Ceylan'a, şarkıcı/türkücü olarak değil de, Swarovski taşla kaplı bir obje olarak saygım çok büyük. Hiç unutmam; bir gün magazin programlarından biri şakacıktan evini basıvermişti de, Swarovski taş kaplı mobilyalarını görmüştük. Tabii, özellikle belirtmeye gerek bile yok, "Swarovski" derken aslında markanın yıpranması söz konusu, jenerikleşmesi sendromu diyeyim; hiçbiri Swarovski falan değildi o taşların, ne de üstüne yapıştırdıklarının. Hepsi, bildiğin payet. Yanlarında kostümlerin üstüne dikilebilmesi için delikler falan. Ama önemli olan niyettir, niyet. Ceylan parıl parıl parlamanın derdinde, markası farketmiyor. Madem bir star olarak parlayamıyor müzik dünyasında, o zaman "parlamak" fiilinin en doğrudan ve nisbeten niteliksiz ilk anlamıyla yetiniyor.
Daha ekstrem şeyler yapsın istiyorum Ceylan. En son köpeği Fifito'yu taşlarla kaplamaya meyletmişti mesela, sonra haber alamadım. Kimbilir, şimdi Türkiye'de pek moda Ugg botlardan kendine battaniye diktiriyor veya belki duş perdesi?
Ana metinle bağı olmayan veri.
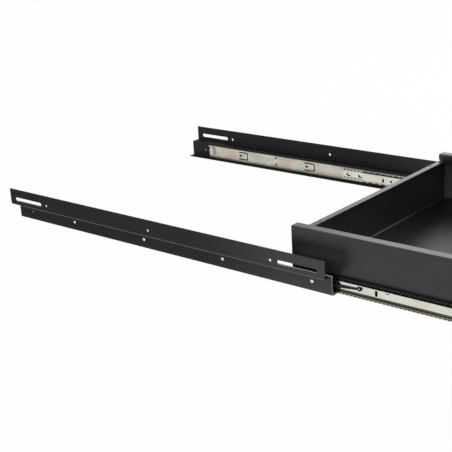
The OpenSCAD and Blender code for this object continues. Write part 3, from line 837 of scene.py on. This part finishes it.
# %% [markdown]
# ## Floor and background
# The photograph is a cut-out on white. The floor is a pale sheet below the hanging part. To
# the camera and to reflections it glows white, while a share of it stays ordinary matt paint,
# so the drawer still throws a faint shadow. From below it is clear. The world is white in the
# same way, and lights the object at a lower level.

# %% Backdrop
FLOOR_Z = -0.30
FLOOR_HALF = 12.0
FLOOR_CELLS = 8
SHADOW_SHARE = 0.02
GRAIN_SIZE = 0.02
PALE, PALER = (0.80, 0.80, 0.80), (0.84, 0.84, 0.84)
WHITE = (1, 1, 1, 1)


def seen_directly(finish):
    """1 for camera, mirror and glass rays, and 0 for the light that bounces around."""
    kinds = ("Is Camera Ray", "Is Glossy Ray", "Is Transmission Ray")
    camera_ray, glossy, glass = (finish.node("ShaderNodeLightPath", out=kind) for kind in kinds)
    return camera_ray.larger(glossy.larger(glass))


def floor_recipe():
    sheet = new_finish("pale_floor")
    skin = sheet.mix(sheet.noise(GRAIN_SIZE, detail=3), PALE, PALER)
    matt = sheet.node("ShaderNodeBsdfDiffuse", inputs={"Color": skin})
    glow = sheet.node("ShaderNodeEmission", inputs={"Color": WHITE, "Strength": 1.0})
    share = seen_directly(sheet) * (1 - SHADOW_SHARE)
    lit = sheet.node("ShaderNodeMixShader", inputs={0: share, 1: matt, 2: glow})
    clear = sheet.node("ShaderNodeBsdfTransparent")
    below_it = sheet.node("ShaderNodeNewGeometry", out="Backfacing")
    return sheet.show(sheet.node("ShaderNodeMixShader", inputs={0: below_it, 1: lit, 2: clear}))


floor_mesh = bpy.data.meshes.new("floor")
floor_shape = bmesh.new()
bmesh.ops.create_grid(floor_shape, x_segments=FLOOR_CELLS, y_segments=FLOOR_CELLS,
                      size=FLOOR_HALF)
bmesh.ops.translate(floor_shape, vec=(0, 0, FLOOR_Z), verts=floor_shape.verts)
floor_shape.to_mesh(floor_mesh)
floor_shape.free()
floor = bpy.data.objects.new("floor", floor_mesh)
floor_mesh.materials.append(floor_recipe())
bpy.context.scene.collection.objects.link(floor)
print("floor at", FLOOR_Z, "m")

# %% World
WORLD_LIGHT = 0.55

world = bpy.data.worlds.new("studio")
bpy.context.scene.world = world
sky = Finish(world)
level = seen_directly(sky) * (1 - WORLD_LIGHT) + WORLD_LIGHT
white_air = sky.node("ShaderNodeBackground", inputs={"Color": WHITE, "Strength": level})
sky.show(white_air, "ShaderNodeOutputWorld")
bpy.context.scene.view_settings.view_transform = "Standard"
print("world lights at", WORLD_LIGHT)

# %% [markdown]
# ## Softboxes
# A large softbox hangs beyond the right bracket, above the rims. The folded rims face up, so
# at a flat angle they mirror it and turn light grey, as in the photograph. A second one above
# the left front fills the drawer's inside, and a small one low at the left shines on its long
# side.

# %% Lamps
def softbox(name, place, target, size, radiance):
    """An area lamp whose face looks as bright as radiance."""
    lamp = bpy.data.lights.new(name, "AREA")
    lamp.shape = "RECTANGLE"
    lamp.size, lamp.size_y = size
    lamp.energy = radiance * math.pi * size[0] * size[1]
    holder = bpy.data.objects.new(name, lamp)
    bpy.context.scene.collection.objects.link(holder)
    holder.location = place
    aim = Vector(target) - Vector(place)
    holder.rotation_euler = aim.to_track_quat("-Z", "Y").to_euler()
    return holder


softboxes = [
    softbox("back_softbox", place=(2.7, 0.15, 1.15), target=(0.1, -0.2, 0),
            size=(3.4, 1.5), radiance=1.45),
    softbox("top_softbox", place=(-0.9, -0.7, 2.0), target=(0, -0.2, 0),
            size=(1.6, 1.6), radiance=0.6),
    softbox("side_softbox", place=(-1.7, -0.45, -0.1), target=(-0.2, -0.3, 0),
            size=(0.9, 0.5), radiance=1.5)]
print("softboxes:", [box.name for box in softboxes])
Fifito'nun en sevdiği şarkı Sezen Aksu'dan "Zor yıllar".
Bu fotoğrafın adı "Bir başka Swarovski bağımlısı ve saçak aşığı olarak Cher" veya "Fifito'nun muhtemel ve pek acı sonu"
Bana öyle geliyor ki, Ceylan'ın bu güdük, çocuksu gösteriş anlayışının en orta yerinde, Küçük Ceylan sıfatını komik vatkalar gibi omuzlarında taşıdığı yıllar var. Büyük Ceylan'ın aynaya baktığında tek gördüğünün Küçük Ceylan olduğuna ve dolayısıyla aslında burnuyla, dudaklarıyla, saç rengi ve kesimiyle değil, onunla hesaplaşıp durduğuna zerre şüphem yok. Ciğersöken türküler okurken Snoopyli sweatshirt giymenin güldürürken düşündüren çelişkisi veyahut seksenlerde yüksek dozda maruz kalınan perma ilacının beyne nüfuzuyla da alakası olabilir, bilemiyorum.
Bu arada yazı boyunca "Fifito" yukarı, "Fifito" aşağı hitap ettiğim köpeğin gerçek adı en yaman gerzekleri bile dize getirir bilindiklikte: "Aşkım". Ceylan yine kendinden bekleneni yapıyor ve sevenlerini de sevmeyenlerini de şaşırtmıyor. Sağ olsun.
4 yorum:
İlk fotoğrafı Bülent Ersoy zannettim. Gerçek bir Bülent Abla şişmesi yaşıyor Ceylan.
Peki ya Cher'e ne diyorsun? Kendisi Bülent Ersoy'dan ayrı ve fakat yeterince ayırdedici bir siklette yarışmamıza katılıyor.
Cher'e bugüne kadar bir şey diyebilmiş değilim. Allah onu başımızdan eksik etmesin.
kendisine ah yazık demekten başka bişey bulamıyorum nihayetinde svaroski lanetine uğramış, aynı zamanda implant bağımlısı olmuş bu yahşi teyzemize gözlerden uzak piknik yapmasını diliyorum.tamam tamam köpeği de gelebilir.